More than half of Scottish small businesses do not feel well informed about the EU referendum, according to a survey.
A majority (76%) had decided how to vote but 20% of these said they could change their mind.
The Federation of Small Businesses (FSB) heard from 4,000 firms across the UK, with 520 of them in Scotland.
EU decision making and the free movement of people were pointed to as the "top concerns" for the businesses.
Other key factors in how people would vote included the economic impact on the UK, the administrative burden of regulations and the cost of EU membership.
The referendum on whether Britain should remain in the European Union will be held on Thursday 23 June.
Asked "how well informed do you feel about the forthcoming referendum on the UK's membership of the European Union", 11% said they did not feel "at all informed" while 42% said "not very well informed".

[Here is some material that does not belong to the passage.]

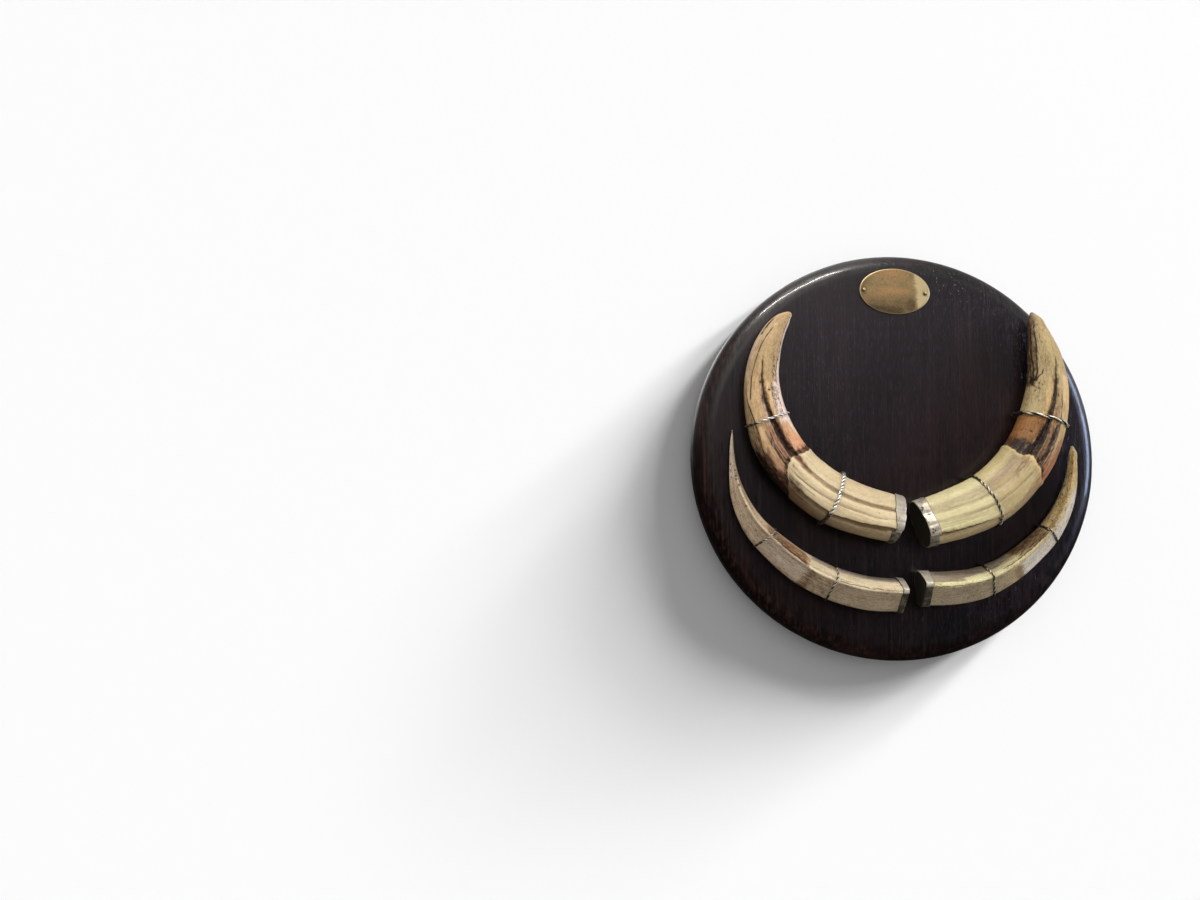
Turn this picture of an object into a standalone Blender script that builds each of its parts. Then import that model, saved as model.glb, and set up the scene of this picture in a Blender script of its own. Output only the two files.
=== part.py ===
"""A round wooden wall plaque that carries a full set of warthog tusks.

Two large grooved upper tusks and two slimmer ridged lower tusks lie on the plaque with their base ends
at its middle and their tips curving up at the sides. Each tusk has a silver cap over its base end and
two silver wires bound over it, and an oval brass plate is pinned near the top.

Frame: metres, +Z up. The back of the board lies on the plane Y = 0, its front faces -Y, and the origin is
the centre of the back. "Height" below means the distance out from the wall, which is -Y.
"""

import math

import bmesh
import bpy
import numpy as np
from mathutils import Vector

# ------------------------------------------------------------------ driving dimensions (metres, degrees)

GAP = 0.0003                        # clearance between pieces that touch

BOARD_RADIUS = 0.180
BOARD_THICKNESS = 0.030
BOARD_ROLL = 0.016                  # width and depth of the rounded front edge
BOARD_BACK_ROUND = 0.0035
BOARD_BACK_CHAMFER = 0.3            # share of the back rounding at its middle point
BOARD_SEGMENTS = 72
BOARD_ROLL_STEPS = 5

PLATE_CENTRE = (-0.0015, 0.1448)    # across and up
PLATE_HALF_LENGTH = 0.0315
PLATE_HALF_HEIGHT = 0.0203
PLATE_THICKNESS = 0.0012
PLATE_EDGE = 0.0003                 # small bevel round the plate
PLATE_TURN = -3.1                   # the plate sits a little crooked
PLATE_SEGMENTS = 44

PIN_OFFSET = 0.0277                 # from the plate's middle, along its length
PIN_HEAD_RADIUS = 0.0017
PIN_HEAD_RISE = 0.0010
PIN_SHANK_RADIUS = 0.0008
PIN_SHANK_DEPTH = 0.0080
PIN_SEGMENTS = 14
PIN_DOME_STEPS = 3

WIRE_RADIUS = 0.0009
WIRE_HOLE_DEPTH = 0.0070
WIRE_END_DEPTH = 0.0055             # how far a wire's end goes into its hole
WIRE_ARCH_POINTS = 13
WIRE_ARCH_ANGLES = (-40, 199, 4)    # directions over which a wire may rest on a section
WIRE_SLACK = 0.00025                # the straight runs between a wire's points clear the skin by this
WIRE_TURN_WEIGHT = 0.012            # metres of wire that count like a turn of one radian, to space points
HOLE_SEGMENTS = 8
DRILL_CLEAR = 0.0020                # how far a drill starts in front of the face it cuts

CAP_LENGTH = {"upper": 0.0084, "lower": 0.0074}
CAP_WALL = 0.0008
CAP_END_ROUND = 0.0005
CAP_RISE = (0.75, 0.95)             # shares of the length over which a tusk lifts for its cap's wall

FRONT_ANGLES = 20                   # section points over the front half
BACK_ANGLES = 8                     # section points over the back half
SECTION_STEP = 0.0150               # distance between sections along a tusk
TIP_STEPS = (0.0009, 0.0035, 0.0080, 0.0145)
THINNEST = 0.0002                   # least half width of a section
LOOK_AHEAD = 0.0001                 # step used to find a curve's direction

# A section is a rounded polygon of flats, each (direction in degrees, distance from the middle).
# 0 points to the outside of the tusk's curve, 90 to the front, 180 to the inside and 270 to the board.
UPPER_FLATS = ((0, 0.97), (38, 0.84), (78, 0.80), (122, 0.74), (165, 0.94), (225, 0.93), (270, 0.78),
               (315, 0.93))
UPPER_SHARPNESS = 8.0
LOWER_FLATS = ((350, 0.95), (60, 0.55), (152, 0.75), (195, 0.97), (270, 0.74))
LOWER_SHARPNESS = 9.0

# The long groove of an upper tusk: (share of the length from the tip, direction, depth over half width).
UPPER_GROOVE = ((0.10, 84, 0.00), (0.27, 92, 0.07), (0.40, 101, 0.16), (0.52, 106, 0.17), (0.60, 102, 0.09),
                (0.84, 112, 0.08), (1.00, 112, 0.08))
GROOVE_WIDTH = 9.0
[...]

More than half (56%) said they had always known or had reached a firm decision on how they will vote.
A further 20% said they had made a decision but could change their mind, while 23% were undecided.,
Andy Willox, the FSB's Scottish policy convenor, said: "This groundbreaking survey reveals the big questions for Scotland's smaller businesses ahead of June's EU vote.
"However, with every second business owner feeling uninformed about the key issues, both sides of this debate have their work cut out to close the information gap."
Mr Willox said the desire of Scotland's small businesses to know the practical impact of their vote was a "clear echo" of the independence referendum campaign.
The survey was conducted from 20-23 February, immediately after the prime minister's announcement of a date for the referendum.